【題目】

Given a binary tree, return the inordertraversal of its nodes' values.

For example:

Given binary tree [1,null,2,3],

   1

    \

    2

    /

   3

return [1,3,2].

Note: Recursive solution is trivial, couldyou do it iteratively?

給定一個二叉樹返回其中序遍歷

注意：遞迴解法過於簡單，你能用迭代的方式嗎？

【思路】

二叉樹遍歷：

前序遍歷：根結點、左子樹、右子樹

中序遍歷：左子樹、根結點、右子樹

後序遍歷：左子樹、右子樹、根結點

如下一棵二叉樹，利用棧其整個過程為：

l  根結點G入棧，若入棧的結點存在左子樹，則依次入棧G/D/A，直至A發現其左子樹為空，停止入棧，此時棧stack = [G,D,A]。

l  A出棧，並對A進行遍歷，發現A沒有右子樹，根據中序遍歷，需要遍歷A的根節點D，D出棧，D存在右孩子，將其右孩子F入棧，F有左子樹E，E入棧，此時stack = [G,F,E]，res=[A,D]
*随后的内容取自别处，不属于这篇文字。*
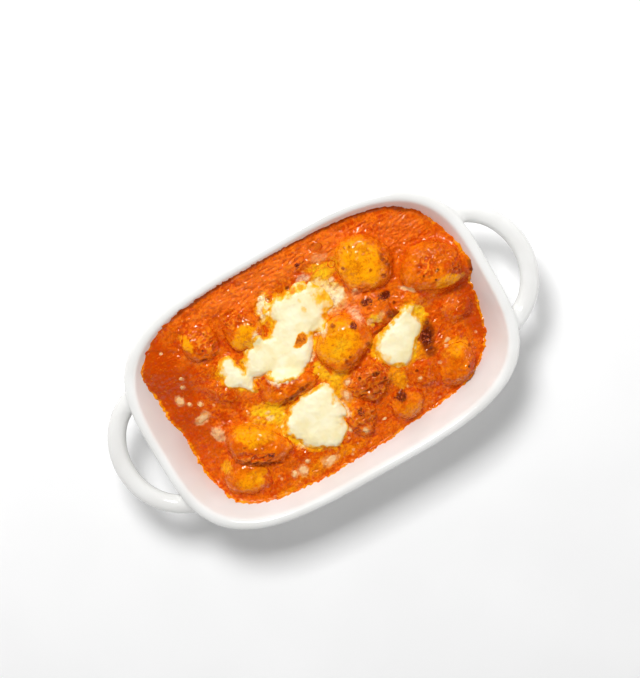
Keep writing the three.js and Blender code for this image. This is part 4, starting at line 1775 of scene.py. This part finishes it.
@dataclass
class Studio:
    """Pale table, soft light from behind the dish, and a camera almost straight above.

    Places are in millimetres, but for the lamps: their places and sides are in metres.
    """

    eye: tuple[float, float, float] = (64.0, 80.0, 847.0)
    aim: tuple[float, float, float] = (5.7, 11.0, 52.0)
    roll: float = 29.9
    seen_height: float = 354.6
    sensor: float = 36.0
    clip_end: float = 20.0
    table_half: float = 2500.0
    lamps: tuple[tuple[str, tuple[float, float, float], float, float], ...] = (
        ("window", (0.1, 0.55, 1.0), 0.32, 11.1), ("bounce", (0.9, -0.9, 0.4), 0.7, 1.6),
    )
    lamp_aim: tuple[float, float, float] = (0.0, 0.0, 0.04)
    glow_level: float = 1.12

    def build(self) -> None:
        """Make the table, the lights and the camera."""
        self.build_table()
        self.build_lights()
        self.build_camera()

    def build_table(self) -> None:
        """Make the table top that the dish stands on."""
        bm = bmesh.new()
        bmesh.ops.create_grid(bm, x_segments=8, y_segments=8, size=self.table_half * MM)
        mesh = mesh_from(bm, "table_top")
        mesh.materials.append(PaleTable().make())
        table = bpy.data.objects.new("table_top", mesh)
        bpy.context.scene.collection.objects.link(table)

    def add_lamp(self, name: str, place: tuple[float, float, float], size: float, power: float) -> None:
        """Add a square soft lamp that looks at the dish.

        Args:
            name: Name of the lamp.
            place: Its place in metres.
            size: Its side in metres.
            power: Its power in watts.
        """
        lamp = bpy.data.lights.new(name, "AREA")
        lamp.shape = "SQUARE"
        lamp.size = size
        lamp.energy = power
        carrier = bpy.data.objects.new(name, lamp)
        carrier.location = place
        towards = Vector(self.lamp_aim) - Vector(place)
        carrier.rotation_euler = towards.to_track_quat("-Z", "Y").to_euler()
        bpy.context.scene.collection.objects.link(carrier)

    def build_lights(self) -> None:
        """Make a window-like lamp behind the dish, a weak one in front, and a room lit low down."""
        for lamp in self.lamps:
            self.add_lamp(*lamp)
        world = bpy.data.worlds.new("room")
        world.use_nodes = True
        tree = world.node_tree
        tree.nodes.clear()
        place = add(tree, "ShaderNodeTexCoord").outputs["Generated"]
        up = add(tree, "ShaderNodeSeparateXYZ", {0: place}).outputs["Z"]
        level = add(tree, "ShaderNodeMapRange", {
            "Value": up, "From Min": 0.0, "From Max": 1.0, "To Min": self.glow_level, "To Max": 0.0,
        }).outputs["Result"]
        glow = add(tree, "ShaderNodeBackground", {"Color": (1, 1, 1, 1), "Strength": level})
        add(tree, "ShaderNodeOutputWorld", {"Surface": glow.outputs[0]})
        bpy.context.scene.world = world

    def build_camera(self) -> None:
        """Make the camera, turned so that the dish lies aslant."""
        eye, aim = Vector(self.eye) * MM, Vector(self.aim) * MM
        back = (eye - aim).normalized()
        turn = math.radians(self.roll)
        right = Vector((math.cos(turn), -math.sin(turn), 0))
        right = (right - back * right.dot(back)).normalized()
        up = back.cross(right)
        lens = bpy.data.cameras.new("camera")
        lens.sensor_width = self.sensor
        lens.lens = self.sensor * (eye - aim).length / (self.seen_height * MM)
        lens.clip_end = self.clip_end
        camera = bpy.data.objects.new("camera", lens)
        camera.matrix_world = Matrix.Translation(eye) @ Matrix((right, up, back)).transposed().to_4x4()
        bpy.context.scene.collection.objects.link(camera)
        bpy.context.scene.camera = camera


# ------------------------------------------------------------------ whole


def cream_round_curds(spread: float = 0.7, strength: float = 0.5) -> tuple[tuple[float, ...], ...]:
    """Lay a creamy mark round each curd.

    Args:
        spread: Half size of the mark, as a share of the curd's size.
        strength: Strength of the mark.

    Returns:
        Rows for a table of marks.
    """
    return tuple(
        (curd.x, curd.y, spread * curd.length, spread * curd.width, curd.turn, strength)
        for curd in CURDS
    )


def main() -> None:
    """Build every piece in order, then the studio."""
    bpy.context.scene.view_settings.view_transform = "Standard"
    sauce_finish = BakedFood("Baked tomato-cream sauce", "cc4002", "f0700c", 6.0, 0.5).make()
    dough_finish = BakedFood("Baked potato dough", "d65804", "f07e08", 5.0, 0.45).make()
    cheese_finish = MeltedMozzarella().make()
    curd_finish = SoftCurd().make()
    char_finish = OvenChar().make()

    paint = FoodPaint(BAKED_MARKS | {Tint.PALE: BAKED_MARKS[Tint.PALE] + cream_round_curds()})
    dish = GratinDish()
    dish.build(WhiteGlaze().make())
    sauce = TomatoSauce(dish, paint)
    gnocchi = GnocchiBatch(paint, sauce)
    gnocchi.build(dough_finish)
    sauce.build(sauce_finish, gnocchi)
    food = [sauce.mesh, *gnocchi.meshes.values()]
    patches = MozzarellaPatches(paint)
    patches.build(cheese_finish, food)
    Toppings([*food, *patches.meshes]).build(curd_finish, char_finish, sauce_finish)
    Studio().build()


if __name__ == "__main__":
    main()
l  E出棧，並對E進行遍歷，發現沒有右子樹，根據中序遍歷，需要遍歷E的根結點F，F出棧，此時棧為stack = [G],res = [A,D, E, F]

l  G出棧，並遍歷G，G有右子樹，將右子樹M入棧，此時棧為stack = [M],res = [A,D, E, F,G]

l  右子樹根結點M，按照中序遍歷規則重複以上步驟：

         M存在左子樹H入棧，stack = [M,H],res= [A,D, E, F,G]

         H出棧，遍歷H，發現H沒有右子樹，根據中序遍歷，需要遍歷H的根結點M，M有右子樹Z，Z入棧，此時stack = [Z],res = [A,D, E, F,G,H,M]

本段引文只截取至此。